= LmαTX3 =

Scorpion toxin

LmαTX3 is an α-scorpion toxin from Lychas mucronatus. that inhibits fast inactivation of voltage gated sodium-channels (VGSCs).

== Etymology ==
The LmαTX3 toxin derives the first part of its name from the source of the venom (Lychas mucronatus, 'Lm') , the middle part due to its nature as an α-scorpion toxin ('αTX'), and the last part as a reflection of the binding to receptor site 3 the toxin acts upon.

== Sources ==
LmαTX3 is a toxin expressed and secreted by the venom gland of Lychas mucronatus, a scorpion from the family Buthidae found in China, Laos, Thailand and other regions of Asia.

== Chemistry ==
Scorpion toxins targeting VGSGs (also called NaTX) are usually polypeptides composed of 61–76 amino acids cross-linked by four disulfide bridges. LmαTX3 consists of the same disulfide bridge pattern and conserved residues as sodium channel-specific modulators, thus suggesting its modulating effect on sodium channels. Analysis of the amino acid sequence in cDNA previously acquired of the Lychas mucronatus showed that LmαTX3 contained 21 residues in their signal peptides, and 62 residues in their mature peptides (the peptide remaining after the cleaving of the signal peptide).
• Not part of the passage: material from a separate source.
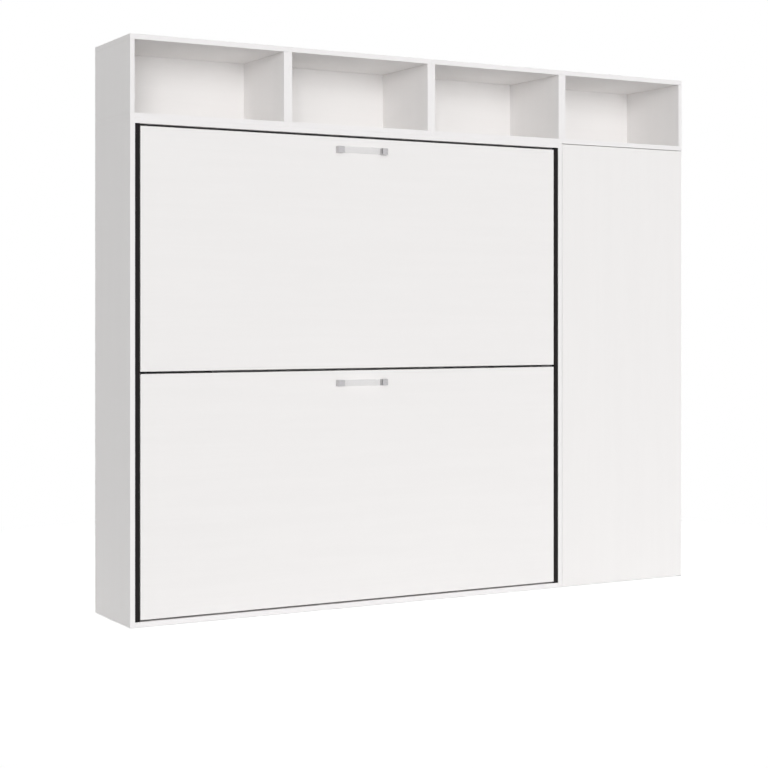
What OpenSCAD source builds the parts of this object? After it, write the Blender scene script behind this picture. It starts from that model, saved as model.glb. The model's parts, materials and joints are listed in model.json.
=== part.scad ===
// Bunk wall bed: two fold-down beds lying lengthwise, one above the other, beside a tall cupboard,
// with a row of open boxes along the top. Closed, each bed shows one plain front with a bow handle.
// Origin under the middle of the whole unit, on the floor. X runs to the right, the fronts face -Y.

/* [Beds] */
// Length of each mattress
mattress_l = 2000; // [1900:10:2100]
// Width of each mattress
mattress_w = 900; // [800:10:1000]
// Thickness of each mattress
mattress_t = 150; // [100:5:160]
// Corner radius of each mattress
mattress_r = 45; // [20:5:80]
// From each end of the mattress to the outside of the cabinet
bed_end = 95; // [90:1:110]

/* [Bed frames] */
// Frame past the mattress on each long side
frame_margin = 25; // [22:1:40]
// Width of the frame tube
tube_w = 30; // [30:1:40]
// Depth of the frame tube
tube_d = 40; // [38:1:50]
// Wall of the frame tube
tube_wall = 2; // [1.5:0.5:3]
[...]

Modelling of the 3D structure of LmαTX3 showed a typical cysteine-stabilized α-helix/β-sheet motif (CSαβ motif), with the α-helix stabilized by two disulfide bridges to one strand of the β sheet. Similar to other α-scorpion toxins, LmαTX3 presented with potential functional residues in the conversed NC-domains (Lys1, Lys8, Lys 51, Asn53, Ile54 and Lys57) and the Core-domains (Arg14, Lys23, Arg39 and Lys 42). Therefore, there are strong suggestions that LmαTX3 falls under the NaTX type of channels.

The molecular weight of LmαTX3 is 9.2 kDa.

== Target ==
Electrophysiological experiments have evaluated the effect of recombinant LmαTX3 on the following four types of sodium channels:
- rNav1.2: expressed at high levels in the central nervous system
- mNav1.4: mostly found in adult skeletal muscles
- hNav1.5: mostly found in embryonic and denervated skeletal muscle and heart muscle
- hNav1.7: primarily in the peripheral nervous system
LmαTX3 inhibits fast inactivation of these types of sodium channels. It modulates the inactivation of mNa_{v}1.4 and hNa_{v}1.5 channels more potently than of hNa_{v}1.7 channels and especially rNa_{v}1.2 channels, similar to LmαTX5.

== Mode of Action ==
The α-toxins can inhibit the fast inactivation of VGSGs. Based on its homology to other members of the α-scorpion toxin family, LmαTX3 most likely blocks receptor site 3, which is located on the extracellular loop of sodium channels which connects the S3 and S4 segments on domain IV. Site 3 toxins prevent a component of outward gating charge movement associated with channel inactivation, it is likely that they are able to slow inactivation by preventing the outward movement of the DIV S4 segment, hence making fast inactivation difficult and prolonging the action potential. In this sense, scorpion α-toxins can be considered gating-modifier toxins.

== Toxicity ==
Currently, there is no LmαTX3-specific knowledge of the toxic effect. Generally, scorpion α-toxins prolong the action potentials of excitable cells. These toxins can kill organisms by inducing paralysis and arrhythmia.